Effect of atmospheric response induced by preceding typhoon on movement of subsequent typhoon over Northwestern Pacific

Abstract

This study investigates the atmospheric interactions between two closely located typhoons in 2019. Typhoons in the Western Pacific significantly impact Eastern and Southeastern Asian countries, leading to various damages. As global warming is expected to increase typhoon intensity, accurate track forecasting becomes crucial for coastal disaster management. Despite the existing knowledge about the influence of typhoon activities on the atmospheric background, limited research addresses the atmospheric response between two typhoons.
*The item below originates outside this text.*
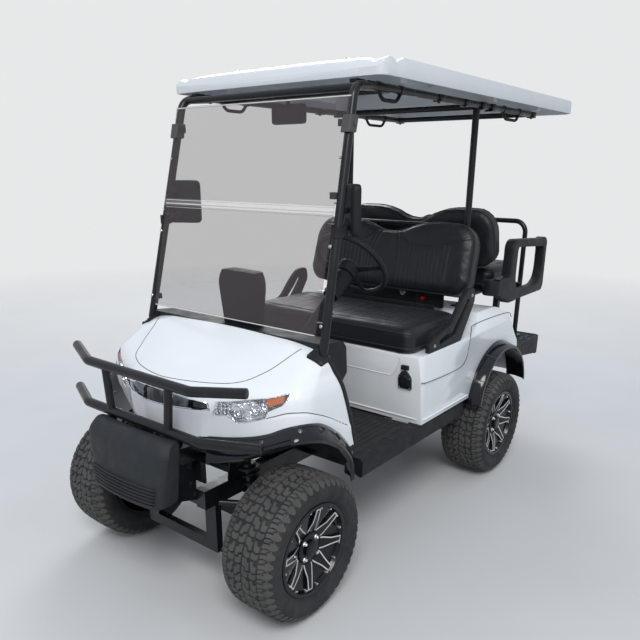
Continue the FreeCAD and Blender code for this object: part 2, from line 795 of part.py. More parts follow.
def rear_armrest():
    """Loop beside the rear seat, with a cup holder at its front."""
    x_in, x_out = ARMREST_X, ARMREST_X + 56
    ring = side_prism([
        (1640, 1028), (1795, 960.3), (1880, 960.3), (1900, 966), (2290, 968), (2312, 1000), (2306, 1230),
        (2290, 1282, 2240, 1284), (1850, 1306), (1800, 1290, 1788, 1240), (1782, 1108), (1640, 1108),
    ], x_in, x_out)
    hole = side_prism([(1880, 1090), (1900, 1040, 1960, 1024), (2120, 1020), (2190, 1040, 2204, 1090),
                       (2196, 1226), (1880, 1244)], x_in - 5, x_out + 5)
    cup = Part.makeCylinder(47, 78, at(x_in + 30, 1600, 1032))
    well = Part.makeCylinder(40, 90, at(x_in + 30, 1600, 1040))
    return fused(ring.cut(hole), cup).cut(well)


feature("rear_armrests", both_sides(rear_armrest()))


def rear_frame():
    """Carrier of the rear footrest, standing on the frame."""
    top = S.footrest_high - 34 - S.fit_gap
    x = S.strut_x
    first, last = 2016, S.footrest_rear_y - 34
    rails = [block(side_x - 18, side_x + 18, first, last, top - 36, top) for side_x in (-x, x)]
    cross = [block(-x, x, y, y + 36, top - 36, top) for y in (first, S.grab_y - 130, last - 36)]
    hangers = [block(side_x - 18, side_x + 18, S.grab_y - 126, S.grab_y - 98, S.rail_high + S.fit_gap, top - 28)
               for side_x in (-S.rail_x, S.rail_x)]
    return fused(rails[0], *(rails[1:] + cross + hangers))


feature("rear_frame", rear_frame())


def grab_bar():
    half = S.grab_half
    low = S.footrest_high + S.fit_gap
    hoop = tube([at(-half, S.grab_y, low), at(-half, S.grab_y, S.grab_high), at(half, S.grab_y, S.grab_high),
                 at(half, S.grab_y, low)], S.tube_bar, 70)
    plates = [Part.makeCylinder(36, 6, at(x, S.grab_y, low)) for x in (-half, half)]
    return fused(hoop, *plates)


feature("grab_bar", grab_bar())


def footrest():
    half = S.footrest_half
    high = S.footrest_high
    box = block(-half, half, S.footrest_front_y, S.footrest_rear_y, high - 34, high)
    skirt = block(-half, half, S.footrest_rear_y - 30, S.footrest_rear_y, high - 120, high)
    cheeks = [side_prism([(S.footrest_front_y, high), (S.footrest_front_y, high - 60),
                          (S.footrest_rear_y, high - 120), (S.footrest_rear_y, high)], x, x + 8)
              for x in (-half, half - 8)]
    return fused(box, skirt, *cheeks)


feature("footrest", footrest())

# Roof


def roof_form(inset):
    half = S.roof_half - inset
    low = S.roof_low - (40 if inset else 0)
    crown = S.roof_low + S.roof_crown - inset
    edge = S.roof_low + 40 - inset
    shoulder, rise = half - 50, crown - edge - 24
    crown_spots = [(shoulder * share, crown - rise * share ** 2) for share in (0.7, 0.4, 0, -0.4, -0.7)]
    section = [
        (-half, low), (half, low), (half, edge), (shoulder, edge + 24),
        *crown_spots, (-shoulder, edge + 24), (-half, edge),
    ]
    slab = front_prism(section, S.roof_front_y - 80, S.roof_rear_y + 20)
    first, last, top = S.roof_front_y - 20, S.roof_rear_y + 20, S.roof_low + S.roof_crown + 20 - inset
    droop = [
        (first, low - 1), (last, low - 1), (last, top - 86), (last - 60, top - 52), (last - 180, top - 28),
        (last - 420, top), (first + 480, top), (first + 260, top - 30), (first + 130, top - 58),
        (first + 60, top - 84), (first, top - 118),
    ]
    slab = slab.common(side_prism(droop, -half - 1, half + 1))
    cut_plan = plan_prism([
        (-half, S.roof_front_y + 24 + inset), (-half + 26, S.roof_front_y + 4 + inset),
        (0, S.roof_front_y + inset, half - 26, S.roof_front_y + 4 + inset),
        (half, S.roof_front_y + 24 + inset), (half, S.roof_rear_y - 60 - inset),
        (half - 60, S.roof_rear_y - inset), (-half + 60, S.roof_rear_y - inset),
        (-half, S.roof_rear_y - 60 - inset),
    ], S.roof_low - 60, S.roof_low + 200)
    return slab.common(cut_plan)


CROSS_BARS = (700, 1556, 2140)


def roof():
    skin = roof_form(0).cut(roof_form(S.roof_wall))
    inside = roof_form(S.roof_wall / 2)
    ribs = [block(-480, 480, y - 20, y + 20, S.roof_low, S.roof_low + 140) for y in CROSS_BARS]
    inside_ribs = [rib.common(inside) for rib in ribs]
    return fused(skin, *inside_ribs)


feature("roof", roof())


def roof_frame():
    r = S.tube_bar
    z = S.roof_low - S.fit_gap - r
    sides = [rod(at(x, 660, z), at(x, 2160, z), r) for x in (-430, 430)]
    bars = [rod(at(-430, y, z), at(430, y, z), r * 0.98) for y in CROSS_BARS]
    return fused(sides[0], *(sides[1:] + bars))


feature("roof_frame", roof_frame())


# Windscreen: two sheets and the strip that they fold on, in the plane of the posts

POST_RUN = (S.post_head_y - S.post_foot_y) / (S.post_head_z - S.post_foot_z)
POST_TURN = math.atan(POST_RUN)


def post_spot(z):
    """The left post's axis at a height."""
    share = (z - S.post_foot_z) / (S.post_head_z - S.post_foot_z)
    return (S.post_foot_x + (S.post_head_x - S.post_foot_x) * share,
            S.post_foot_y + (S.post_head_y - S.post_foot_y) * share)


def front_posts():
    head = at(S.post_head_x, S.post_head_y + 14, S.post_head_z - 3)
    bar = rod(head - Vector(2 * head.x, 0, 0), head, S.tube_post - 3)
    clips = []
    for z in (1110, 1460, 1570, 1820):
        x, y = post_spot(z)
        clips.append(block(x - 44, x, y - 14.6, y + 4, z - 12, z + 12))
    clips += [mirrored(clip) for clip in clips]
    return fused(front_post(), mirrored(front_post()), bar, *clips)


feature("front_posts", front_posts())


def screen_sheet(z_from, z_to, thick, half=None):
    """A sheet across the cart, just ahead of the posts, between two heights."""
    half = half or S.screen_half
    ahead = S.tube_post + S.fit_gap

    def face(z, off):
        y = post_spot(z)[1]
        return (y - (ahead + off) * math.cos(POST_TURN), z + (ahead + off) * math.sin(POST_TURN))

    return side_prism([face(z_from, 0), face(z_to, 0), face(z_to, thick), face(z_from, thick)], -half, half)


feature("windscreen_lower", screen_sheet(1072, 1500, S.screen_thick))
feature("windscreen_upper", screen_sheet(1530, 1908, S.screen_thick))
feature("windscreen_strip", screen_sheet(1500.5, 1529.5, S.screen_thick + 5))

# Steering


def steering_wheel():
    ring = Part.makeTorus(S.steering_radius, S.steering_grip, HUB, OUT)
    hub = rod(HUB - OUT * 62, HUB - OUT * 14, 42)
    spokes = []
    for degrees in (0, 180, 270):
        turn = math.radians(degrees)
        reach = Vector(1, 0, 0) * math.cos(turn) + UP * math.sin(turn)
        spokes.append(rod(HUB - OUT * 34 + reach * 30, HUB + reach * (S.steering_radius - 2), 9))
    return fused(ring, hub, *spokes)


feature("steering_wheel", steering_wheel())


def steering_column():
    start = HUB - OUT * (62 + 0.5)
    lower = HUB - OUT * COLUMN_LONG
    boot = rod(start, HUB - OUT * 190, 34)
    shaft = rod(HUB - OUT * 180, lower, 20)
    return fused(boot, shaft)


feature("steering_column", steering_column())


def pedals():
    """Two pedals, each on an arm from the toe board."""
    out = Vector(0, 192, 92).normalize()
    run = Vector(0, -92, 192).normalize()
    both = []
    for x, wide in ((205, 34), (330, 28)):
        base = at(x, 392 - (590 - 508) * 92 / 192, 590)
        middle = base + out * 36
        corners = [middle + run * a + out * b for a, b in ((-55, 0), (55, 0), (55, 8), (-55, 8))]
        corners = [corner - Vector(wide, 0, 0) for corner in corners]
        plate = Part.Face(Part.makePolygon(corners + corners[:1])).extrude(Vector(2 * wide, 0, 0))
        both.append(fused(plate, rod(base + out * S.fit_gap, middle, 9)))
    return Part.makeCompound(both)


feature("pedals", pedals())

# Mirrors


def side_mirror():
    """Head behind the post, turned out, on a stem from the post."""
    head = rounded_block(-75, 75, -AXLE_Y - 17, -AXLE_Y + 17, -95, 95, 15)
    head.rotate(Vector(0, 0, 0), Vector(0, 0, 1), -32)
    head.translate(at(466, 375, 1517))
    x, y = post_spot(1517)
    stem = rod(at(x, y + S.tube_post + 3.2, 1517), at(472, 372, 1517), 9)
    return fused(head, stem)


feature("side_mirrors", both_sides(side_mirror()))


def cabin_mirror():
    """Mirror behind the screen, on an arm from the posts' crossbar."""
    glass = rounded_block(-82, 102, 546, 570, 1838, 1918, 10)
    bar_y, bar_z = S.post_head_y + 14, S.post_head_z - 3
    first = S.tube_post - 3 + S.fit_gap
    arm = tube([at(10, bar_y + first, bar_z), at(10, 558, bar_z), at(10, 558, 1900)], 8, 20)
    return fused(glass, arm)


feature("cabin_mirror", cabin_mirror())

# Suspension and axles


def suspension_arms():
    """Upper and lower wishbones between the frame and the ball joints."""
    x_in = S.rail_x + S.rail_width / 2 + 8
    x_out = S.kingpin_x
    z = S.tyre_radius
    half = S.kingpin_half + 15.5

    def arm(height, inner_height):
        legs = [rod(at(x_in, y, inner_height), at(x_out - 10, y * 0.06, height), 13) for y in (-125, 125)]
        eye = Part.makeCylinder(22, 20, at(x_out, 0, height - 10))
        bore = Part.makeCylinder(10 + S.fit_gap, 60, at(x_out, 0, height - 30))
        if height < z:
            share = (318 - x_in) / (x_out - 10 - x_in)
            y, up = 125 - share * (125 * 0.94), inner_height + share * (height - inner_height)
            legs.append(rod(at(318, -y, up), at(318, y, up), 9))
        return fused(eye, *legs).cut(bore)

    upper = arm(z + half, z + half + 12)
    lower = arm(z - half, z - half + 30)
    return Part.makeCompound([upper, lower, mirrored(upper), mirrored(lower)])


feature("suspension_arms", suspension_arms())


def shock(x_low, y_low, z_low, x_high, y_high, z_high, radius):
    start, end = at(x_low, y_low, z_low), at(x_high, y_high, z_high)
    way = (end - start)
    return fused(rod(start, end, 10), rod(start + way * 0.35, end - way * 0.08, radius))


feature("front_shocks", both_sides(shock(318, 0, 199, 262, 0, 590, 28)))


def rear_axle():
    y, z = REAR_AXLE, S.tyre_radius
    hub_face = S.track_rear_half + S.rim_face - 36 - S.fit_gap
    tubes = rod(at(-hub_face, y, z), at(hub_face, y, z), 38)
    drums = [rod(at(x, y, z), at(x + hand * 60, y, z), 110)
             for x, hand in ((S.track_rear_half - 70, 1), (-S.track_rear_half + 70, -1))]
    case = rounded_block(-40, 150, y - 110, y + 110, z - 95, z + 100, 20)
    motor = rod(at(-210, y + 150, z + 5), at(-30, y + 150, z + 5), 88)
    neck = block(-60, -20, y + 40, y + 160, z - 30, z + 50)
    return fused(tubes, case, motor, neck, *drums)


feature("rear_axle", rear_axle())


def leaf_springs():
    x = 300
    y = REAR_AXLE
    stack = []
    for number, half in enumerate((430, 300, 180)):
        z = 261.7 - number * 9
        tip = z + 60 * (half / 430) ** 2
        leaf = [(y - half, tip + 8), (y, z - 8, y + half, tip + 8), (y + half, tip), (y, z - 16, y - half, tip)]
        stack.append(side_prism(leaf, x - 28, x + 28))
    return both_sides(fused(stack[0], *stack[1:]))


feature("leaf_springs", leaf_springs())

battery = doc.addObject("Part::Box", "battery_pack")
bind(battery, Length=C.seat_half * 1.4, Width=400, Height=270, Placement_Base_x=-C.seat_half * 0.7,
     Placement_Base_y=C.axle_front_y + 910, Placement_Base_z=C.rail_high + C.fit_gap)
keep(battery, "battery_pack")


def seat_box_front(z):
    """The seat box's front face, which leans forward with its height."""
    return 866 - (z - 516) * 38 / 341 - S.fit_gap


def charger_socket():
    return side_prism([(seat_box_front(700), 700), (seat_box_front(770), 770),
                       (seat_box_front(770) - 10, 770), (seat_box_front(700) - 10, 700)], 430, 480)


feature("charger_socket", charger_socket())


def tail_lamps():
    out = Vector(0, 191, 29).normalize()
    face = at(470, 2014 - (640 - 516) * 29 / 191, 640)
    return both_sides(Part.makeCylinder(40, 14, face + out * S.fit_gap, out))


feature("tail_lamps", tail_lamps())

# Check every object and write the sub-parts

doc.recompute()
for thing in doc.Objects:
    if "Invalid" in thing.State or "Error" in thing.State:
        raise RuntimeError("%s is %s" % (thing.Name, thing.State))
os.makedirs("parts", exist_ok=True)
for node in NODES:
    shape = node.Shape
    if shape.isNull() or not shape.isValid() or not shape.Solids:
        raise RuntimeError("%s has no valid solid" % node.Label)
    shape.exportStep("parts/%s.step" % node.Label)
box = FreeCAD.BoundBox()
for node in NODES:
    box.add(node.Shape.BoundBox)
print("box", [round(v, 1) for v in (box.XMin, box.XMax, box.YMin, box.YMax, box.ZMin, box.ZMax)])
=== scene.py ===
"""Looks of the golf cart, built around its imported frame. Lengths in the tables are in millimetres."""
import bmesh
import bpy
import json
import math
import numpy as np
from mathutils import Matrix, Vector
from mathutils.bvhtree import BVHTree

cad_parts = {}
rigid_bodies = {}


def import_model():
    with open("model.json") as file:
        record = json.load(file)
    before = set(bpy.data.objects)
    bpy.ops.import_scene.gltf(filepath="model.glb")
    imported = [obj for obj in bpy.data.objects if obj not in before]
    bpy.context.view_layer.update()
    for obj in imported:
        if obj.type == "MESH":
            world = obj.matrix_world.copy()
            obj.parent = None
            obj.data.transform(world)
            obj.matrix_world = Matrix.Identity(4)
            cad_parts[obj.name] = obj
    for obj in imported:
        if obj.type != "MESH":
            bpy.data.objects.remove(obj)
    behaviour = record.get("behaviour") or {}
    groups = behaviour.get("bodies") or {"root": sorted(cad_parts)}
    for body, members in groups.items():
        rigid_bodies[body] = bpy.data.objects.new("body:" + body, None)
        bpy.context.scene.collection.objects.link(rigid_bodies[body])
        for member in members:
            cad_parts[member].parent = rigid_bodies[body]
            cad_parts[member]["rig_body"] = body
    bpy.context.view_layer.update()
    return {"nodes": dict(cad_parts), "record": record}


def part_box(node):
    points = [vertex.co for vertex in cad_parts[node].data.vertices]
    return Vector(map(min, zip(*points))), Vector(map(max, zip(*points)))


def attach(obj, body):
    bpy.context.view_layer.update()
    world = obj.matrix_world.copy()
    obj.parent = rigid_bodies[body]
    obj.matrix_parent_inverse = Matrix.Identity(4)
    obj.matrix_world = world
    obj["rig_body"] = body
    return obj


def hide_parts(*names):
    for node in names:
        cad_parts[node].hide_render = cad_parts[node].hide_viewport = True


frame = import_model()
NODES = frame["nodes"]
CHASSIS = "chassis"

# Places, in millimetres back from the front axle, up from the ground and out from the middle


def box_middle(node):
    low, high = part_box(node)
    return (low + high) / 2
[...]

The study focuses on the cases of LEKIMA and KROSA, occurring simultaneously in 2019, and utilizes the Weather Research and Forecasting (WRF) model for simulations. The experimental setup involves comparing two scenarios: one with both typhoons and one with LEKIMA removed. Results reveal LEKIMA-induced distinctive atmospheric responses, including the closure of the western North Pacific subtropical high (WNPSH) boundary and the formulation of a wave train, influencing KROSA’s stagnation. The absence of LEKIMA allows KROSA to move more freely along the steering flow. Furthermore, the study highlights the potential of atmospheric models for understanding typhoon effects at regional to mesoscale levels. A comprehensive analysis of similar cases could enhance typhoon predictions, contributing to better damage mitigation strategies.